---- Provided material
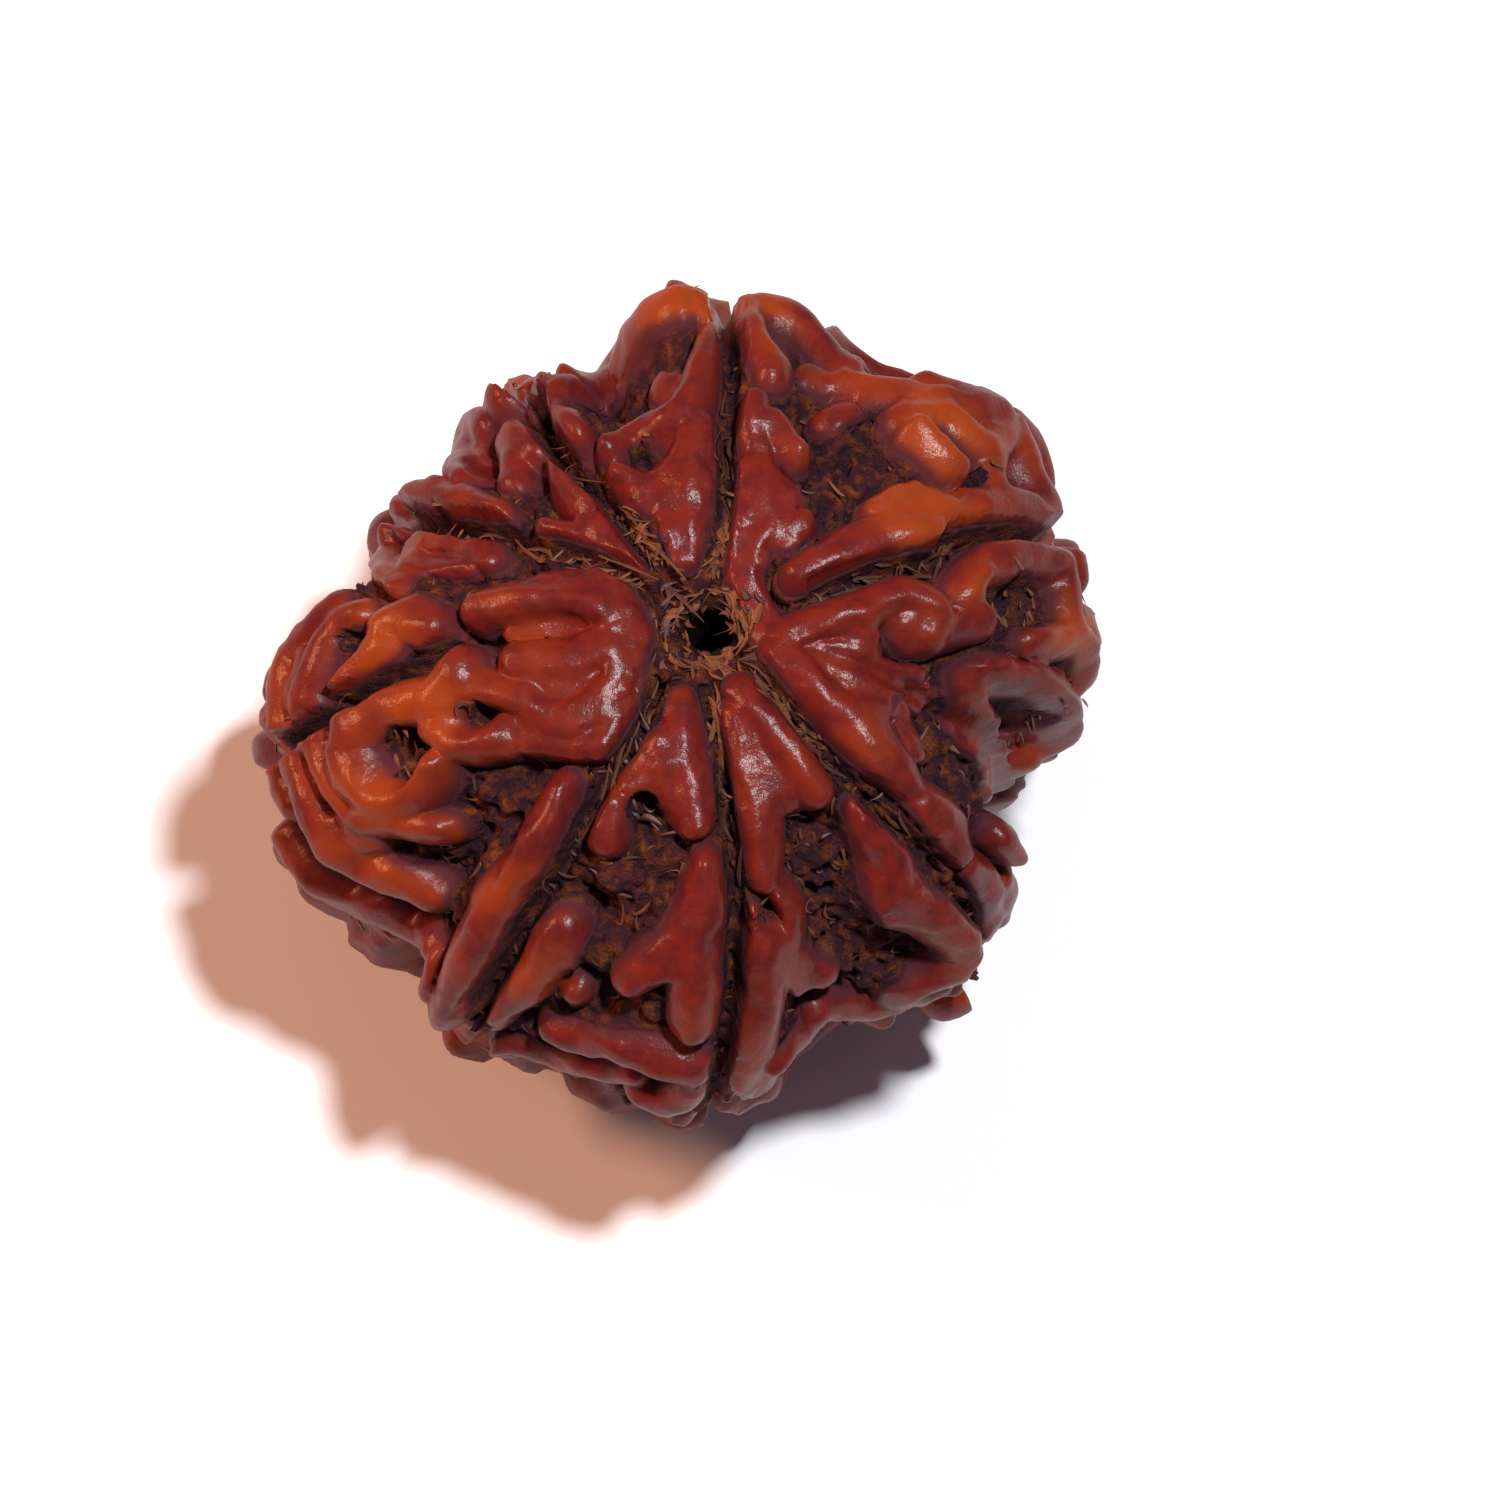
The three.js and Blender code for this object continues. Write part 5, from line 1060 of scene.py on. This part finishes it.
def build_ground():
    corners = [(-GROUND_HALF, -GROUND_HALF, 0), (GROUND_HALF, -GROUND_HALF, 0),
               (GROUND_HALF, GROUND_HALF, 0), (-GROUND_HALF, GROUND_HALF, 0)]
    nodes = Nodes("ground_white")
    nodes.shader.inputs["Base Color"].default_value = GROUND_COLOUR
    nodes.shader.inputs["Roughness"].default_value = GROUND_ROUGHNESS
    ground = mesh_object("ground", np.array(corners) / MM, [(0, 1, 2, 3)], nodes.material)


def area_light(name, place, size, power, colour):
    light = bpy.data.lights.new(name, "AREA")
    light.shape = "DISK"
    light.size = size
    light.energy = power
    light.color = colour
    lamp = bpy.data.objects.new(name, light)
    lamp.location = place
    lamp.rotation_euler = (Vector(LIGHT_AIM) - Vector(place)).to_track_quat("-Z", "Y").to_euler()
    bpy.context.scene.collection.objects.link(lamp)


def build_light():
    area_light("key", KEY_PLACE, KEY_SIZE, KEY_POWER, KEY_COLOUR)
    area_light("warm_fill", FILL_PLACE, FILL_SIZE, FILL_POWER, FILL_COLOUR)
    world = bpy.data.worlds.new("studio")
    world.use_nodes = True
    sky = world.node_tree.nodes["Background"]
    sky.inputs["Color"].default_value = SKY_COLOUR
    sky.inputs["Strength"].default_value = SKY_STRENGTH
    bpy.context.scene.world = world


def build_camera():
    data = bpy.data.cameras.new("camera")
    data.sensor_width = SENSOR_WIDTH
    data.lens = SENSOR_WIDTH * CAMERA_DISTANCE / FRAME_WIDTH
    data.clip_start = 0.01
    camera = bpy.data.objects.new("camera", data)
    aim = MOUTH + MOUTH_LEFT_OF_CENTRE * SEEN_RIGHT - MOUTH_ABOVE_CENTRE * SEEN_UP
    axes = Matrix((SEEN_RIGHT, SEEN_UP, TO_VIEWER)).transposed().to_4x4()
    camera.matrix_world = Matrix.Translation(Vector(aim * MM + TO_VIEWER * CAMERA_DISTANCE)) @ axes
    bpy.context.scene.collection.objects.link(camera)
    bpy.context.scene.camera = camera


stone = build_stone(stone_material())
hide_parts("seed")
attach(stone, "root")
fibres = build_fibres(fibre_material())
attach(fibres, "root")
build_ground()
build_light()
build_camera()
bpy.context.scene.view_settings.view_transform = "Standard"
--------
— Task to complete —
Quote each line of the data above exactly as written.

— Task output —
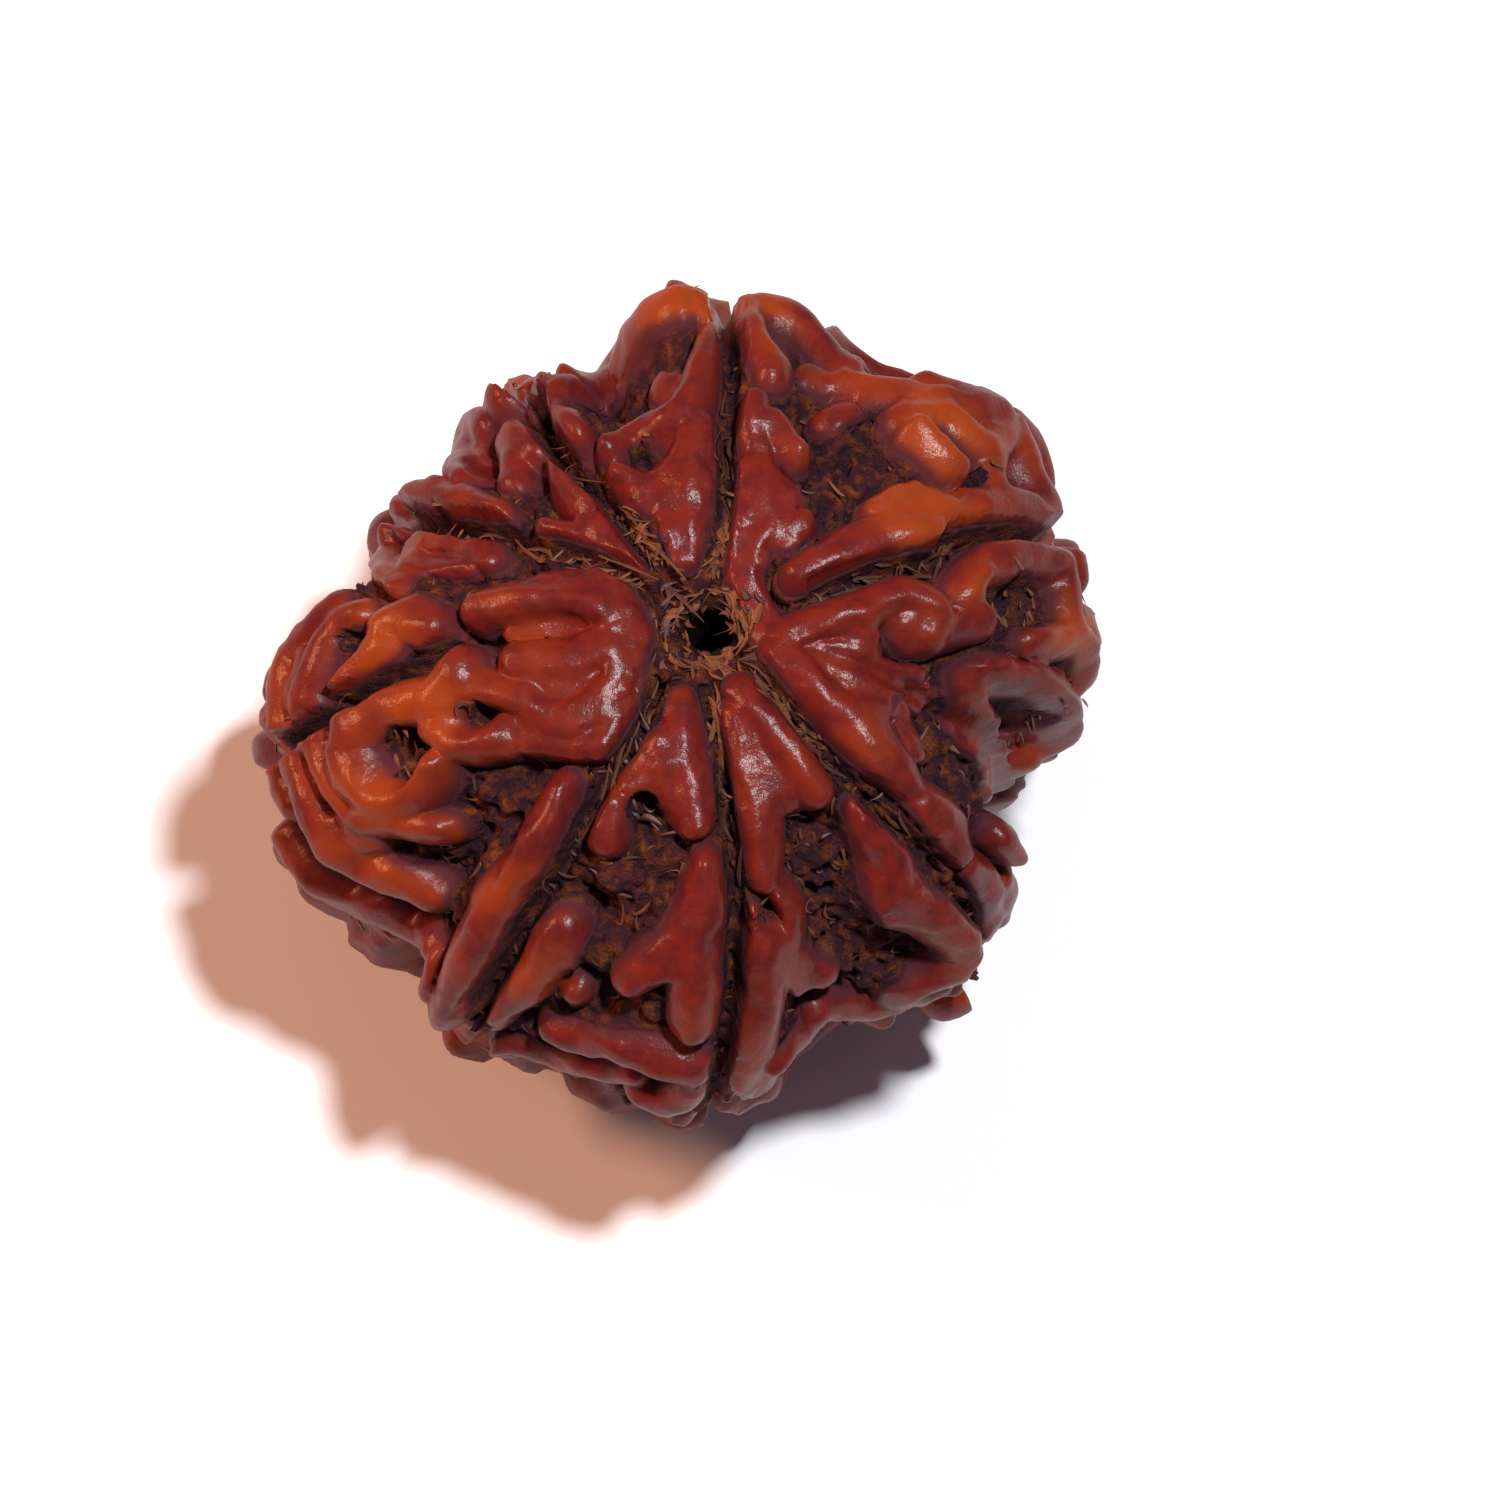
The three.js and Blender code for this object continues. Write part 5, from line 1060 of scene.py on. This part finishes it.
def build_ground():
    corners = [(-GROUND_HALF, -GROUND_HALF, 0), (GROUND_HALF, -GROUND_HALF, 0),
               (GROUND_HALF, GROUND_HALF, 0), (-GROUND_HALF, GROUND_HALF, 0)]
    nodes = Nodes("ground_white")
    nodes.shader.inputs["Base Color"].default_value = GROUND_COLOUR
    nodes.shader.inputs["Roughness"].default_value = GROUND_ROUGHNESS
    ground = mesh_object("ground", np.array(corners) / MM, [(0, 1, 2, 3)], nodes.material)


def area_light(name, place, size, power, colour):
    light = bpy.data.lights.new(name, "AREA")
    light.shape = "DISK"
    light.size = size
    light.energy = power
    light.color = colour
    lamp = bpy.data.objects.new(name, light)
    lamp.location = place
    lamp.rotation_euler = (Vector(LIGHT_AIM) - Vector(place)).to_track_quat("-Z", "Y").to_euler()
    bpy.context.scene.collection.objects.link(lamp)


def build_light():
    area_light("key", KEY_PLACE, KEY_SIZE, KEY_POWER, KEY_COLOUR)
    area_light("warm_fill", FILL_PLACE, FILL_SIZE, FILL_POWER, FILL_COLOUR)
    world = bpy.data.worlds.new("studio")
    world.use_nodes = True
    sky = world.node_tree.nodes["Background"]
    sky.inputs["Color"].default_value = SKY_COLOUR
    sky.inputs["Strength"].default_value = SKY_STRENGTH
    bpy.context.scene.world = world


def build_camera():
    data = bpy.data.cameras.new("camera")
    data.sensor_width = SENSOR_WIDTH
    data.lens = SENSOR_WIDTH * CAMERA_DISTANCE / FRAME_WIDTH
    data.clip_start = 0.01
    camera = bpy.data.objects.new("camera", data)
    aim = MOUTH + MOUTH_LEFT_OF_CENTRE * SEEN_RIGHT - MOUTH_ABOVE_CENTRE * SEEN_UP
    axes = Matrix((SEEN_RIGHT, SEEN_UP, TO_VIEWER)).transposed().to_4x4()
    camera.matrix_world = Matrix.Translation(Vector(aim * MM + TO_VIEWER * CAMERA_DISTANCE)) @ axes
    bpy.context.scene.collection.objects.link(camera)
    bpy.context.scene.camera = camera


stone = build_stone(stone_material())
hide_parts("seed")
attach(stone, "root")
fibres = build_fibres(fibre_material())
attach(fibres, "root")
build_ground()
build_light()
build_camera()
bpy.context.scene.view_settings.view_transform = "Standard"